At her last rally, past midnight in North Carolina, Clinton capped her campaign with the words "Love trumps hate."
Trump took to Fox News on Tuesday morning to declare he was confident about the outcome.
"We're going to win a lot of states. Who knows what happens ultimately, but we're going to win," he said. The GOP nominee also took aim at polls showing that Clinton has the advantage.
"I think a lot of polls are purposely wrong. The media is extremely dishonest and I think a lot of polls are phony. I don't think they interview people. I think they put out phony numbers," Trump said on "Fox and Friends."
Trump also appeared to be laying the groundwork for a legal challenge in the event of a close race. His campaign sued Clark County officials over an alleged decision to keep early voting polling stations open two extra hours. The lawsuit targets the greater Las Vegas area, which has large minority precincts.
A judge later denied Trump's request.
The GOP nominee also sent conflicting signals about his willingness to accept the result Tuesday night if he loses, telling Newsradio 610 WTVN that he would wait and see what happens.
"You hear so many horrible stories and you see so many things that are wrong. So we'll take a look. Certainly I love this country and I believe in the system, you understand that," he said.
Frenzied final day
Twenty-three months after Jeb Bush fired the unofficial starting gun on the campaign, the last two candidates standing endured a frenzied final travel schedule Monday. Clinton was joined by high-wattage celebrity surrogates including Bon Jovi, Bruce Springsteen and Lady Gaga.
"Years from today, when your kids and grandkids ask what you did in 2016, when everything was on the line, I want you to be able to say that you did vote," Clinton told a crowd of thousands in Philadelphia. "You voted for an inclusive, big-hearted, open minded country. (A) future that will make sure that we all keep moving together. Because I do believe we are stronger together. And you voted for an America where we build bridges not walls."
In Scranton, Pennsylvania, Trump said Clinton is a "failure."
"Hillary is the face of failure," he said Monday. "She's the face of failed foreign policy. Look at what she's done with emails, look at the mess. Look at the mess and the corruption."
Clinton won the tiny town of Dixville Notch, New Hampshire, as eight residents cast midnight ballots in an Election Day tradition. Four voted for Clinton, two backed Trump while one person supported Libertarian Gary Johnson and another person wrote in 2012 GOP nominee Mitt Romney.
Path to the presidency
The Democratic nominee must hang onto traditionally Democratic states such as Michigan, Pennsylvania and Wisconsin, exploit her advantage among minorities and highly educated voters to win states like Virginia, Colorado and Nevada, and pick off several swing states where she is locked in a tough race with Trump.
Trump will likely need North Carolina, Florida and Ohio, all of which are races within the margin of error.
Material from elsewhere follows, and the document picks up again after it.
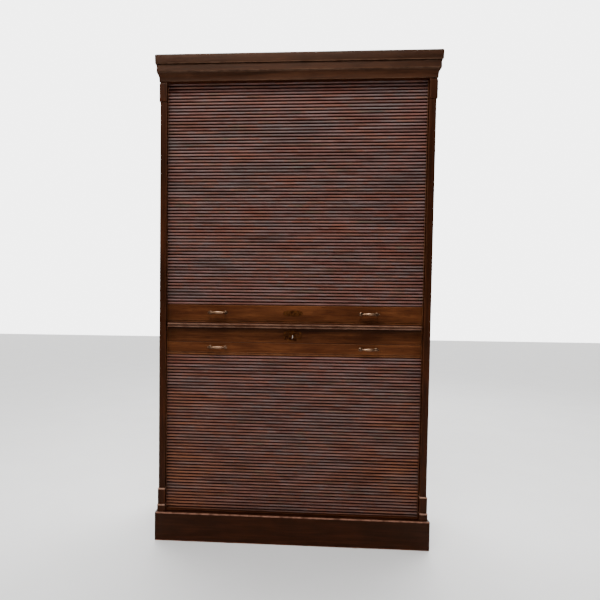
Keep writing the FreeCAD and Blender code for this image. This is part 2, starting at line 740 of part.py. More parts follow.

And then he must make an almost perfect run through battleground states such as New Hampshire and Iowa. Even then, he will likely have to find a way to snatch away a state from Clinton's firewall. If he fails to take North Carolina or Florida, he will need Rust Belt wins from Pennsylvania and Michigan.
Clinton goes into Election Day with a four-point national lead in CNN's Poll of Polls and an advantage in many battleground states.
Democrats are encouraged by indications of a surge of Hispanic voters in early voting in Florida and Nevada. But there also are warning signs for Clinton, with African-Americans not as large a proportion of the early-voting electorate as they were for President Barack Obama in 2008 and 2012.
CNN's most recent electoral map shows Clinton is projected to win 268 electoral votes from states that are solidly blue or leaning in her direction. Trump has 204 votes from states that are solidly in his column or leaning that way. A candidate needs 270 electoral votes to win the White House.
While the focus will be squarely on the two rivals as the results roll in on Election Day, Obama took his place in the spotlight Monday. He campaigned furiously for his former Democratic political rival, apparently enjoying one of his last chances as president to replicate the soaring speeches of his 2008 campaign.
Obama introduced Clinton in Philadelphia during a speech that served as a symbolic passing-of-the-baton against the backdrop of Independence Hall.
"We now have the chance to elect a 45th president who will build on our progress, who will finish the job ... who is smart, who is steady and who is tested," Obama said. "She will work, she will deliver. She won't just tweet."
The President said he was betting on Americans not to elect Trump on Tuesday.
"America, I am betting on you one more time," Obama said, predicting the nation would "reject fear" and choose hope.
Michelle Obama, who has used her popularity to become perhaps Clinton's other most powerful surrogate, called on Democrats to turn out in huge numbers to prevent Trump becoming president.
"This election is on us. It is in our hands," she said. "If we get out and vote tomorrow, Hillary Clinton will win."
Battle for Congress
The presidential election is not the only close race that will wrap up on Tuesday. Democrats are battling to grab back the Senate from Republicans. The GOP, meanwhile, is expected to hold onto the House of Representatives, but likely with a reduced majority.
House Speaker Paul Ryan said Monday that he would run again for the top job, despite reports in recent days that he may opt out or that more radical members of his restive caucus could try to oust him, after deeming him insufficiently supportive of Trump.
"I am going to stay -- you know why? Because I moved our majority to put out a very specific and coherent agenda. We have it, we're running on it," Ryan said on the Charlie Sykes radio show.
Asked who would win the presidential race on Tuesday, Ryan said he genuinely did not know, because "it is such a weird election, such a volatile election."